-- BEGIN --

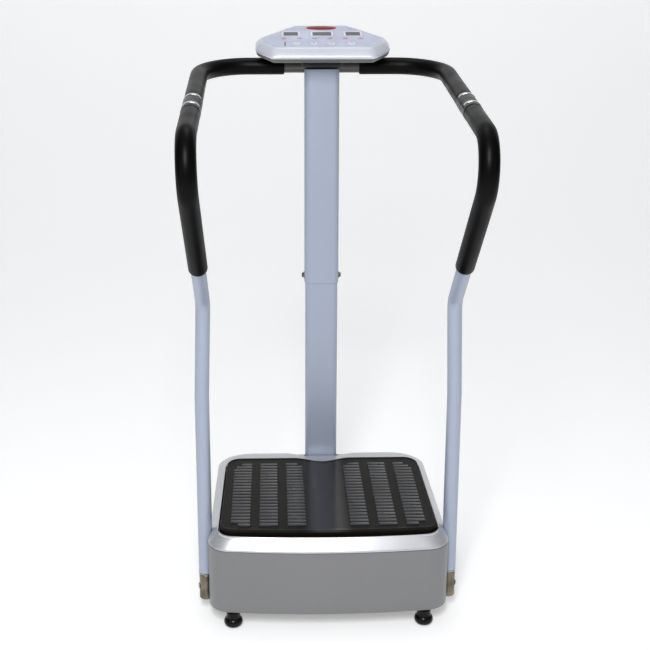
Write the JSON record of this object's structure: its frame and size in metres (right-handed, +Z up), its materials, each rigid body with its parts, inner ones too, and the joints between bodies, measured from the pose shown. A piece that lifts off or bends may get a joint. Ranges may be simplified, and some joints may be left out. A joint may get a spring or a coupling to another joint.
{
  "type": "vibration plate",
  "caption": "Rocking standing platform in a low housing with a column, a control console and curved handrails that run back down beside the housing.",
  "frame": {"origin": "floor, under the middle of the whole machine", "axes": "+Z up; -Y towards the open side where the user steps on, +Y towards the column; +X to the user's right"},
  "size_m": [0.619, 0.7956, 1.2888],
  "materials": {
    "housing_grey": "satin",
    "cover_silver": "semi-gloss silver",
    "steel_dark": "black paint",
    "mat_rubber": "matt",
    "deck_plastic": "satin",
    "machined_steel": "turned",
    "cast_grey": "as cast",
    "pulley_aluminium": "turned",
    "belt_rubber": "matt",
    "motor_black": "black paint",
    "copper_core": "varnished windings",
    "zinc_plate": "zinc plated",
    "transformer_steel": "varnished",
    "board_green": "lacquered",
    "inlet_black": "fine grain",
    "switch_red": "gloss",
    "post_silver": "metallic blue-grey",
    "rail_silver": "metallic blue-grey",
    "bar_grey": "metallic grey",
    "foam_black": "closed-cell foam",
    "collar_black": "satin",
    "contact_chrome": "polished",
    "socket_zinc": "yellowish zinc plate",
    "console_grey": "satin",
    "console_silver": "semi-gloss silver",
    "overlay_film": "printed film",
    "window_dark": "tinted window",
    "lamp_red": "tinted lens",
    "badge_red": "plain raised oval",
    "key_white": "satin",
    "foot_rubber": "semi-gloss",
    "wheel_rubber": "matt",
    "bolt_steel": "blackened",
    "plate_grey": "grey paint"
  },
  "bodies": {
    "machine": {"lower_housing": "housing_grey", "top_cover": "cover_silver", "bottom_plate": "plate_grey", "base_frame": "steel_dark", "pivot_bearings": "cast_grey", "shaft_bearings": "cast_grey", "drive_belt": "belt_rubber", "motor_housing": "motor_black", "motor_bracket": "zinc_plate", "bump_stops": "wheel_rubber", "transformer": "transformer_steel", "control_board": "board_green", "power_inlet": "inlet_black", "lower_post": "post_silver", "upper_post": "post_silver", "post_bolt": "bolt_steel", "crossbar": "bar_grey", "left_handrail": "rail_silver", "right_handrail": "rail_silver", "left_rear_grip": "foam_black", "right_rear_grip": "foam_black", "left_front_grip": "foam_black", "right_front_grip": "foam_black", "left_sensor_collar": "collar_black", "right_sensor_collar": "collar_black", "pulse_contacts": "contact_chrome", "rail_sockets": "socket_zinc", "rail_bolts": "machined_steel", "console_bracket": "steel_dark", "console_lower_shell": "console_grey", "console_upper_shell": "console_silver", "console_overlay": "overlay_film", "display_windows": "window_dark", "indicator_lamps": "lamp_red", "console_badge": "badge_red", "console_board": "board_green", "foot_studs": "machined_steel", "wheel_axles": "machined_steel"},
    "platform": {"rubber_mat": "mat_rubber", "platform_deck": "deck_plastic", "platform_frame": "steel_dark", "pivot_shaft": "machined_steel", "rod_pins": "machined_steel"},
    "crankshaft": {"eccentric_shaft": "machined_steel", "driven_pulley": "pulley_aluminium"},
    "left_rod": {"left_connecting_rod": "pulley_aluminium"},
    "right_rod": {"right_connecting_rod": "pulley_aluminium"},
    "rotor": {"motor_rotor": "copper_core", "motor_pulley": "pulley_aluminium"},
    "rocker_switch": {"power_switch": "switch_red"},
    "key_1": {"key_1": "key_white"},
    "key_2": {"key_2": "key_white"},
    "key_3": {"key_3": "key_white"},
    "key_4": {"key_4": "key_white"},
    "front_left_foot": {"front_left_foot": "foot_rubber"},
    "front_right_foot": {"front_right_foot": "foot_rubber"},
    "rear_left_foot": {"rear_left_foot": "foot_rubber"},
    "rear_right_foot": {"rear_right_foot": "foot_rubber"},
    "left_wheel": {"left_wheel": "wheel_rubber"},
    "right_wheel": {"right_wheel": "wheel_rubber"}
  },
  "joints": [
    {"name": "platform_rock", "type": "hinge", "parent": "machine", "child": "platform", "pos_m": [0, 0.01856, 0.172], "axis": [0, 1, 0], "range_deg": [-1.35, 1.35]},
    {"name": "crank_spin", "type": "hinge", "parent": "machine", "child": "crankshaft", "pos_m": [0, 0.01856, 0.1], "axis": [1, 0, 0], "continuous": true},
    {"name": "left_rod_swing", "type": "hinge", "parent": "crankshaft", "child": "left_rod", "pos_m": [-0.17, 0.02256, 0.1], "axis": [1, 0, 0], "continuous": true},
    {"name": "right_rod_swing", "type": "hinge", "parent": "crankshaft", "child": "right_rod", "pos_m": [0.17, 0.01456, 0.1], "axis": [1, 0, 0], "continuous": true},
    {"name": "motor_spin", "type": "hinge", "parent": "machine", "child": "rotor", "pos_m": [-0.06, 0.13056, 0.112], "axis": [1, 0, 0], "continuous": true},
    {"name": "switch_rock", "type": "hinge", "parent": "machine", "child": "rocker_switch", "pos_m": [0.1695, 0.27856, 0.11], "axis": [1, 0, 0], "range_deg": [-18, 0]},
    {"name": "key_1_press", "type": "slide", "parent": "machine", "child": "key_1", "axis": [0, 0.2588, -0.9659], "range_m": [0, 0.0008], "stiffness_N_per_m": 800, "springref_m": -0.0002},
    {"name": "key_2_press", "type": "slide", "parent": "machine", "child": "key_2", "axis": [0, 0.2588, -0.9659], "range_m": [0, 0.0008], "stiffness_N_per_m": 800, "springref_m": -0.0002},
    {"name": "key_3_press", "type": "slide", "parent": "machine", "child": "key_3", "axis": [0, 0.2588, -0.9659], "range_m": [0, 0.0008], "stiffness_N_per_m": 800, "springref_m": -0.0002},
    {"name": "key_4_press", "type": "slide", "parent": "machine", "child": "key_4", "axis": [0, 0.2588, -0.9659], "range_m": [0, 0.0008], "stiffness_N_per_m": 800, "springref_m": -0.0002},
    {"name": "front_left_foot_turn", "type": "hinge", "parent": "machine", "child": "front_left_foot", "pos_m": [-0.215, -0.19344, 0], "axis": [0, 0, 1], "continuous": true},
    {"name": "front_right_foot_turn", "type": "hinge", "parent": "machine", "child": "front_right_foot", "pos_m": [0.215, -0.19344, 0], "axis": [0, 0, 1], "continuous": true},
    {"name": "rear_left_foot_turn", "type": "hinge", "parent": "machine", "child": "rear_left_foot", "pos_m": [-0.215, 0.22356, 0], "axis": [0, 0, 1], "continuous": true},
    {"name": "rear_right_foot_turn", "type": "hinge", "parent": "machine", "child": "rear_right_foot", "pos_m": [0.215, 0.22356, 0], "axis": [0, 0, 1], "continuous": true},
    {"name": "left_wheel_roll", "type": "hinge", "parent": "machine", "child": "left_wheel", "pos_m": [-0.165, 0.27456, 0.034], "axis": [1, 0, 0], "continuous": true},
    {"name": "right_wheel_roll", "type": "hinge", "parent": "machine", "child": "right_wheel", "pos_m": [0.165, 0.27456, 0.034], "axis": [1, 0, 0], "continuous": true}
  ],
  "couplings": [
    {"joint": "left_rod_swing", "follows": "crank_spin", "ratio": -1},
    {"joint": "right_rod_swing", "follows": "crank_spin", "ratio": -1},
    {"joint": "motor_spin", "follows": "crank_spin", "ratio": 2.5}
  ]
}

-- END --

CHALLENGE:
Where a line above includes "materials", copy that line.

COMPLETED TASK:
Write the JSON record of this object's structure: its frame and size in metres (right-handed, +Z up), its materials, each rigid body with its parts, inner ones too, and the joints between bodies, measured from the pose shown. A piece that lifts off or bends may get a joint. Ranges may be simplified, and some joints may be left out. A joint may get a spring or a coupling to another joint.
  "materials": {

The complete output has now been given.